Every NHL General Manager is constantly trying to tinker with their roster to find that right mix that will bring their team a Stanley Cup. When L.A. Kings GM Dean Lombardi assembled some of his most recent teams, it brought him what is the envy of every fan, owner and GM: a championship window that brought Los Angeles five consecutive postseason appearances, two Stanley Cups and another trip to the Western Conference Final.

Considering how dominant the Kings were down the stretch the past few seasons, it was a sad footnote in 2014-15 when they were eliminated from playoff contention with just days to go in the campaign. Many said it was the end of an era, but was it? Has the Kings’ championship window closed?

The Kings wemt into a December 29 game in Calgary carrying a record of 18-11-7, and were having visions of yet another Stanley Cup run. But that loss to the division rival Flames sparked a 3-7-5 skid that took L.A. all the way into early February.

Coming into a February 7 tilt in Tampa Bay with a 21-18-12 mark, the Kings would scratch out a victory against the Lightning and then proceed to win eight consecutive contests and post a record of 12-3-1 over a 16 game span, leaving many to wonder if the Kings had “flipped the switch” just as they had around the same time of year in previous seasons.

During the midst of that 16-game stretch, Lombardi attempted to shore up his roster by acquiring defenseman Andrej Sekera from Carolina. Lombardi’s hope was that the Sekera trade would fit the mold of other deals he had done leading up to the deadline in recent seasons when he acquired players like Marian Gaborik and Robyn Regehr who would become important components to their postseason run in some shape or form.

Down the stretch, the Kings would not flip the switch and the team would go 10-8-4 from March 1 on, a record that wasn’t enough to break through in the ultra-competitive West as the Kings missed the postseason for the first time in five seasons.

As of July 31, the Kings sit $8.3 million under the salary cap. Regehr has retired from the game, last season’s trade deadline acquisition Sekera signed as a free agent in Edmonton, and defenseman Slava Voynov remains suspended for a domestic violence incident and there’s questions about whether he will or should return to the NHL. Forward Jarret Stoll will also likely not be resigned by L.A. after he had his own legal troubles in Las Vegas at the end of the regular season.
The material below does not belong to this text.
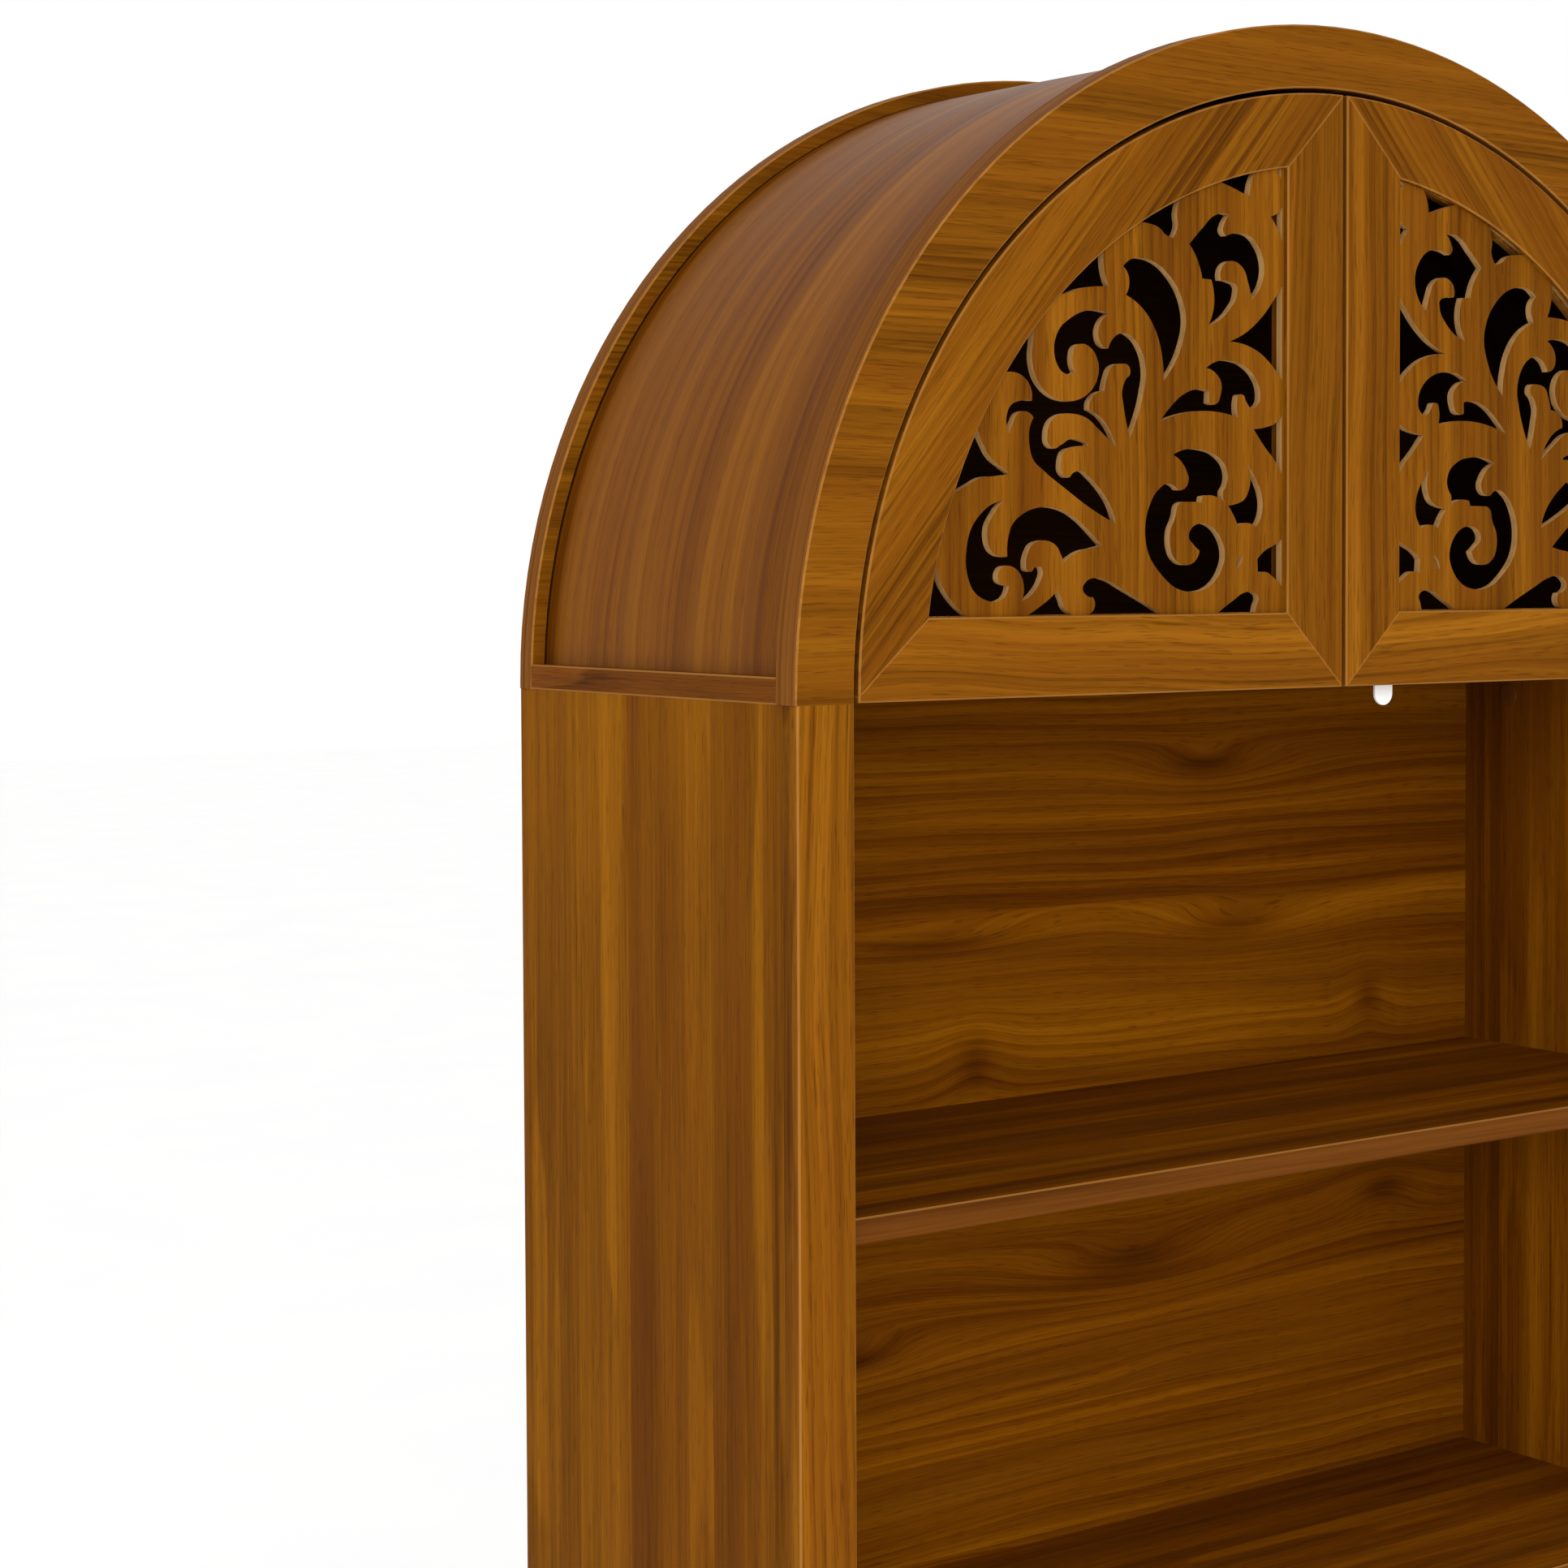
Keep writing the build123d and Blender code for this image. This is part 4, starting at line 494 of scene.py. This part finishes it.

What the Kings have opted to do instead is bring in forward Milan Lucic. The native of Vancouver was acquired via a trade from Boston on June 26 and is a continuation of Lombardi’s effort to keep the large, gritty presence on the roster that was so instrumental in bringing two Stanley Cups to Los Angeles.

But will it work?

The veteran leadership like Regehr that played a key role in the dressing room aged to the point where it didn’t make sense to bring them back, while younger players like Tanner Pearson and Brayden McNabb will need to fill the voids left by other players who have left L.A. either by trade or free agency in recent seasons.

But the one key reason why the Kings’ “Cup window” could still be open is because the nucleus of their roster from the last few seasons is still largely intact. Lucic certainly fits the mold of the roster, Jonathan Quick is still one of the top goaltenders in the game, while Gaborik’s numbers have seen a small decline in L.A., but his role with the Kings has been crucial.

Ultimately, whether the Kings return to the postseason or the lottery this season will depend largely on whether the rest of the Western Conference has caught up to them, much like Calgary and Winnipeg did last season.